Monday, April 20, 2009

Unsettled

So, I'm just feeling a little unsettled today. I don't know if it's just the dreams I had that tweaked my mainstream mood, or what. I don't even remember quite what I dreamed. I remember a little bit of anger, but that's all. Now I feel...hm. I would really love to go to the gym and just work it all out, but now that I'm pregnant, my body won't extend the energy I need. So with that out of the picture, I'm sitting in my living room, with my husband still sound asleep this morning, thinking. I have a few options of things to do. The right thing to do would be to clean clean clean.
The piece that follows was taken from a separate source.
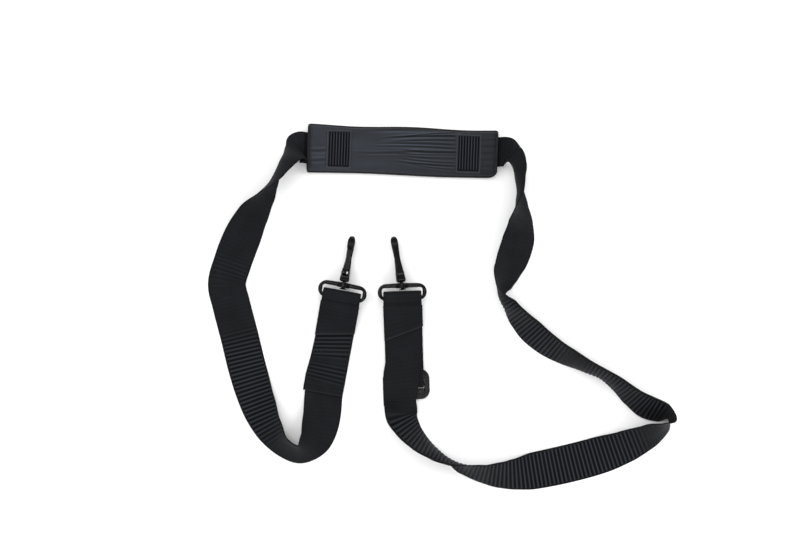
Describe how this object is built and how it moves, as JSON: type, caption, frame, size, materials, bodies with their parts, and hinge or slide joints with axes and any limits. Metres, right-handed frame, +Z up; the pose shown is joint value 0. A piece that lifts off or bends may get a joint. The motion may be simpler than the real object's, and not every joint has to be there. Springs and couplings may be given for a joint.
{
  "type": "padded shoulder strap",
  "caption": "Black webbing shoulder strap laid out flat, with a sliding shoulder pad, a length slider and a ringed swivel snap hook at each end.",
  "frame": {"origin": "on the table, under the middle of the laid-out strap's box", "axes": "+Z up off the table, +X along the pad from the left hook's side to the right hook's side, +Y from the lower strands towards the pad"},
  "size_m": [0.4624, 0.3666, 0.0384],
  "materials": {
    "webbing": "ribbed nylon webbing, matt black",
    "pad_fabric": "coated woven cover, blue-black, soft sheen",
    "pad_foam": "closed-cell foam",
    "black_metal": "gloss black coating on die-cast metal",
    "slider_plastic": "moulded black plastic, satin",
    "bright_steel": "plain steel"
  },
  "bodies": {
    "strap": {"pad_webbing": "webbing", "left_webbing": "webbing", "right_webbing": "webbing", "left_end_loop": "webbing", "left_end_patch": "webbing", "right_front_leg": "webbing", "right_back_leg": "webbing", "right_end_patch": "webbing"},
    "pad": {"pad_cover": "pad_fabric", "pad_backing": "pad_fabric", "pad_foam": "pad_foam"},
    "slider": {"slider": "slider_plastic"},
    "left_ring": {"left_ring": "black_metal"},
    "left_hook": {"left_hook": "black_metal", "left_swivel_stem": "black_metal", "left_gate_pin": "bright_steel"},
    "left_gate": {"left_gate": "black_metal", "left_gate_spring": "bright_steel"},
    "right_ring": {"right_ring": "black_metal"},
    "right_hook": {"right_hook": "black_metal", "right_swivel_stem": "black_metal", "right_gate_pin": "bright_steel"},
    "right_gate": {"right_gate": "black_metal", "right_gate_spring": "bright_steel"}
  },
  "joints": [
    {"name": "pad_slide", "type": "slide", "parent": "strap", "child": "pad", "axis": [0.9994, -0.0349, 0], "range_m": [-0.002, 0.002]},
    {"name": "slider_slide", "type": "slide", "parent": "strap", "child": "slider", "axis": [-0.0349, 0.9994, 0], "range_m": [0, 0.02], "deforming": ["right_back_leg"]},
    {"name": "left_ring_swing", "type": "hinge", "parent": "strap", "child": "left_ring", "pos_m": [-0.09765, 0.00885, 0.0104], "axis": [0.9833, -0.1822, 0], "range_deg": [-70, 70]},
    {"name": "left_hook_swivel", "type": "hinge", "parent": "left_ring", "child": "left_hook", "pos_m": [-0.0953, 0.02153, 0.0104], "axis": [0.1822, 0.9833, 0], "continuous": true},
    {"name": "left_gate_open", "type": "hinge", "parent": "left_hook", "child": "left_gate", "pos_m": [-0.09301, 0.03392, 0.0168], "axis": [-0.9833, 0.1822, 0], "range_deg": [0, 13], "stiffness_Nm_per_rad": 0.08, "springref_deg": -8.59},
    {"name": "right_ring_swing", "type": "hinge", "parent": "strap", "child": "right_ring", "pos_m": [-0.03675, 0.00814, 0.0104], "axis": [0.9994, 0.0349, 0], "range_deg": [-70, 70]},
    {"name": "right_hook_swivel", "type": "hinge", "parent": "right_ring", "child": "right_hook", "pos_m": [-0.0372, 0.02103, 0.0104], "axis": [-0.1736, 0.9848, 0], "continuous": true},
    {"name": "right_gate_open", "type": "hinge", "parent": "right_hook", "child": "right_gate", "pos_m": [-0.03939, 0.03344, 0.004], "axis": [0.9848, 0.1736, 0], "range_deg": [0, 13], "stiffness_Nm_per_rad": 0.08, "springref_deg": -8.59}
  ]
}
But I've been cleaning and organizing for weeks and I kind of want a break. So then I have a few more options. I could try to write some more of my book (which works better when Lito's not home). He might be going to the library later on today. I have a huge collage picture frame hanging on my wall....with no pictures in it. It's okay, it's only been 3 years. I could play Fallout 3, which is fun for a little while but then I find myself sucked into some strange virtual addiction world that steals my time. I could read some more of The Pretties by Scott Westerfeld. Eh. I need to catch up on writing in my pregnancy journal (but that feels like responsibility, and I'm really not in the mood...) I would love to not have the TV on at all today. That would be fantastic. In fact, if I could not have a TV at all, my quality of life would be better. Well, that's all of my ramblings for now I suppose. I hope I get rid of this awful feeling gnawing at my mind.